Best Practices for Real-time and Streaming Data Modelling
-
Embrace Event-Driven Architectures: Real-time and streaming data systems often benefit from an event-driven architecture, where changes to the data are captured as immutable events. This allows for efficient handling of high-velocity data and enables the ability to replay or rewind the event stream to analyze historical data or correct errors.
-
Leverage Change Data Capture (CDC): CDC is a powerful technique for keeping downstream systems or data stores up-to-date with the latest changes in the source data. By continuously monitoring and capturing changes, CDC can help ensure that your data models are always in sync with the source system.
-
Design for Scalability and Performance: Real-time and streaming data systems often need to handle high volumes of data and low-latency processing requirements.

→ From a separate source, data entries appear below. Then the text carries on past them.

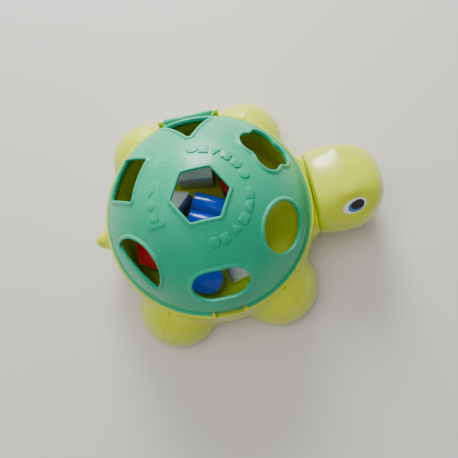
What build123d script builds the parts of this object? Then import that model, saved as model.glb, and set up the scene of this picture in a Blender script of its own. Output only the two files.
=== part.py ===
from build123d import *

import os
from math import atan2, cos, degrees, radians, sin, sqrt

# A turtle-shaped shape sorter. A hollow body carries a bowl, a hinged shell with seven shaped
# openings closes it, and the head turns on a spindle in the neck. +X points to the head, +Y to the
# turtle's left, +Z up, and the floor is z = 0. Lengths are in millimetres and angles in degrees.

os.makedirs("parts", exist_ok=True)

# ---------------------------------------------------------------- driving dimensions
wall = 2.4  # moulded wall of the body, shell and head
rim_z = 56.0  # height of the land that the shell rests on
running = 0.05  # radial clearance of the hinge pin and of the neck spindle

# shell
shell_r = 94.0  # outer radius of the dome at its rim
shell_h = 80.0  # height of the dome above its rim
shell_power = 1.73  # exponent of the dome's curve: 2 is an ellipse, less is more pointed
seat_gap = 0.3  # shell rim above the land
flange_out = 2.4  # flange beyond the dome
flange_h = 2.2
bead_w = 2.6  # raised bead around each opening
bead_h = 1.5
opening_r = shell_r - 20.5  # distance of the side openings from the shell axis
plaque_r = 43.0  # blank raised plaque on the side of the tail
plaque_size = (19.0, 38.0)
plaque_h = 1.0
cut_reach = 14.4  # cutting prisms on the dome run this far to both sides of it

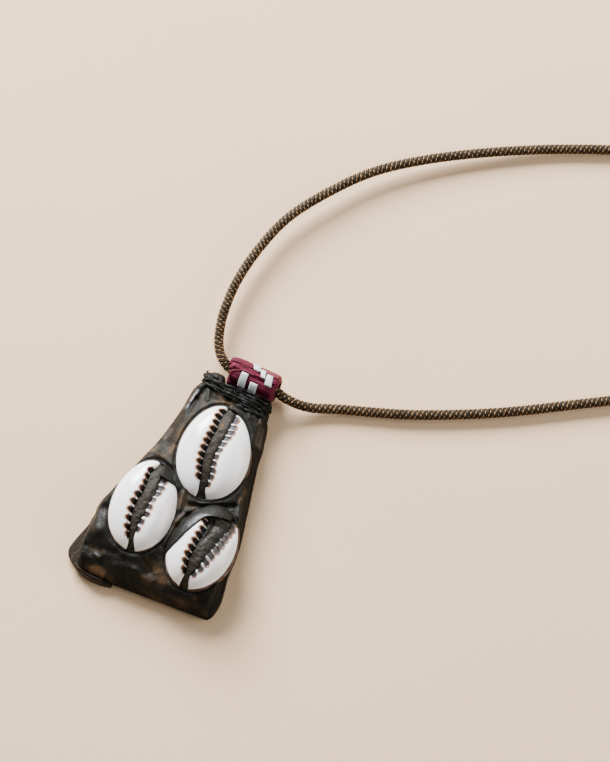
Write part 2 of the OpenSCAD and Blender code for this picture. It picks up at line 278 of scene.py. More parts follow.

Your data models should be designed with scalability and performance in mind, leveraging technologies like in-memory data structures, distributed processing, and specialized stream processing engines.
-
Embrace Denormalization: In real-time and streaming data systems, denormalization can be a useful technique to improve query performance and reduce the need for complex joins. By storing redundant data or pre-aggregating information, you can optimize your data models for the specific queries and use cases of your system.
-
Incorporate Metadata and Context: In addition to the core data, your data models should also capture relevant metadata and contextual information about the data, such as timestamps, sensor locations, or product categories. This additional context can be invaluable for analyzing and interpreting the data.
-
Prioritize Flexibility and Adaptability: Real-time and streaming data systems often need to evolve and adapt to changing business requirements or new data sources. Your data models should be designed with flexibility in mind, allowing for easy addition of new data elements or modification of existing ones.
-
Leverage Streaming Data Patterns: Familiarize yourself with common data modelling patterns for real-time and streaming data, such as event sourcing, change data capture, and dimensional data models for streaming data. These patterns can provide a solid foundation for designing your data models.
By following these best practices and leveraging the key concepts and data modelling patterns discussed in this article, you can create robust and scalable data models that are well-suited for real-time and streaming data systems.